Vamos imaginar que estamos num país evoluído

João Paulo Raposo - A questão central é a mesma de todos os tempos - como conseguimos ter juízes independentes neste contexto? Juízes funcionalmente independentes. Estruturalmente independentes. Culturalmente independentes. Independentes de outros poderes, públicos ou privados. Independentes de influências externas e internas ao sistema. Independentes. Ponto.

Vamos imaginar, nem que seja por um instantinho só, que estamos num país cultural, social e democraticamente evoluído. Cá vamos nós: salto espácio-temporal e …

Estamos na Europa. Já entrámos no século XXI há uns aninhos. Estamos a ter uma discussão muito importante para o sistema de justiça. Vamos imaginar, nem que seja por um instantinho só, que estamos num país cultural, social e democraticamente evoluído. Cá vamos nós: salto espácio-temporal e… já está… estamos numa dimensão alternativa.

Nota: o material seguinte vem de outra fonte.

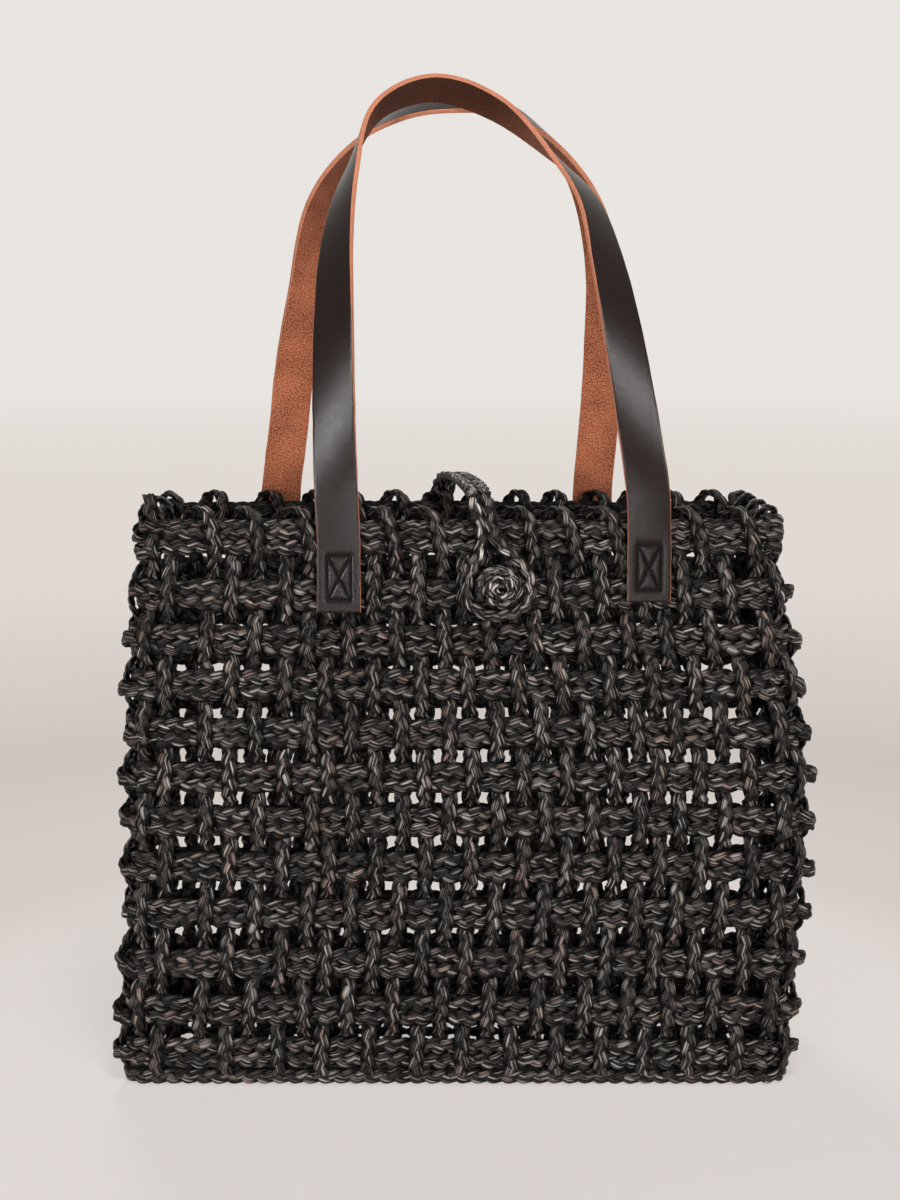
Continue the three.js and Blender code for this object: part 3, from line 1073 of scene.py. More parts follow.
@dataclass(frozen=True)
class Outline:
    """The middle of the wall at one height, from the right end of the front wall round the bag."""

    points: np.ndarray
    normals: np.ndarray
    distance: np.ndarray

    @property
    def total(self) -> float:
        """Length of the outline."""
        return float(self.distance[-1])

    def at(self, places: np.ndarray) -> tuple[np.ndarray, np.ndarray]:
        """Points and outward directions at distances along the outline.

        Args:
            places: The distances, of any size.

        Returns:
            Rows of x, y and rows of outward x, y.
        """
        inside = np.mod(places, self.total)
        point, normal = (
            np.stack([np.interp(inside, self.distance, rows[:, i]) for i in (0, 1)], axis=-1)
            for rows in (self.points, self.normals)
        )
        return point, unit(normal)

    def near(self, x: float, y: float) -> float:
        """Finds the place nearest to a point.

        Args:
            x: Place of the point along X.
            y: Place of the point along Y.

        Returns:
            The distance along the outline, to a quarter of a millimetre.
        """
        places = np.arange(0, self.total, 0.25)
        points, _ = self.at(places)
        return float(places[np.argmin(np.hypot(points[:, 0] - x, points[:, 1] - y))])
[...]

Nesta realidade alternativa o que discute são questões substantivas. Soluções estruturais. Evoluções que possam ser sustentadas a curto, a médio e a longo prazo. O que se faz é, na verdade, discutir a sério. Sem complexos de qualquer tipo. Pensando a justiça. E pensando o estatuto dos juízes como uma peça essencial desse sistema.

Nesta realidade estamos, portanto, a pensar em ajustar o Estatuto dos juízes à realidade actual. A preocupação básica é garantir a independência da justiça. Sabemos que as coisas não podem ficar na mesma. A realidade social e económica mudou. A complexidade é muito maior. A realidade judiciária, por consequência, também mudou. A função do juiz terá que ter mudado também. Há outra organização. Há mais gestão. Há mais informática. Há mais sedimentação de jurisprudência. Há muito mais fontes de direito. Se calhar haverá brevemente inteligência artificial na justiça. O apoio administrativo feito por pessoas sem formação diferenciada será substituído por computadores. Exige-se apoio especializado. Tudo em mudança. E rápida. O que queremos?

A questão central é a mesma de todos os tempos - como conseguimos ter juízes independentes neste contexto? Juízes funcionalmente independentes. Estruturalmente independentes. Culturalmente independentes. Independentes de outros poderes, públicos ou privados. Independentes de influências externas e internas ao sistema. Independentes. Ponto.

Para isso é preciso pensar num Estatuto reforçado. Não com as regras de há cem anos, muitas delas que perduraram, em que o juiz era quase um sacerdote, se não um asceta, que trabalhava geralmente sozinho, num tribunal seu, vivendo numa casa cedida pelo Estado. Mas também certamente que não com uma espécie de "corporate code", em que o juiz é um mero recurso humano, ou um ativo, de uma empresa judicial que se move só pela produtividade e pela eficiência.

Neste mundo alternativo, quando os juízes falam do seu estatuto social, as pessoas, desde os decisores ao cidadão comum, passando pelos fazedores de opinião, percebem que o que se pretende é ter um sistema de qualidade. Que atraia os muito bons. Técnica e humanamente. Que os faça melhores. E que os mantenha.

Neste mundo, percebe-se facilmente o que são pretensões legítimas e o que não são. E percebe-se que a qualidade e a independência, absoluta e intransigente, têm que ser suportadas pela comunidade. E são-no com toda a naturalidade e não como quem dá uma esmola, só para que o pedinte saia da frente e até pensando que não a merece.

Claro que se discute sustentabilidade económica do sistema. Mas também aqui se discute a sério. Pensando no número global de juízes. Na programação das necessidades de entrada e saída da carreira. Nas funções de assessoria. E possivelmente concluir-se-á que o ideal é ter menos juízes, ou muito menos, e ter mais profissionais de apoio. E que, neste contexto, fazendo contas a sério, o dispêndio público até é inferior.

Neste mundo, quando se fala em estatuto económico dos juízes fala-se para vinte, trinta ou quarenta anos. E não se confunde com pedidos de aumento, como os que um funcionário faz a um patrão. E não se etiquetam os profissionais que, descomplexadamente, falam nestas matérias como uma espécie de vampiros sem consciência.

3…2…1…Voltámos à nossa realidade. Aqui é tudo pensado sem tempo. Em cima do joelho. Seis meses já é longo prazo. Qualquer conversa é "um pedido de aumento". Falar em independência é "conversa da treta". Pelo menos até ao dia em que toque na pele de alguém. Mesmo assim, não calamos.

Mesmo neste presente falaremos de independência. E voltaremos a falar. E falaremos ainda mais uma vez. E não deixaremos de falar do estatuto social dos juízes. Recatadamente, mas sem complexos. A independência também passa aí.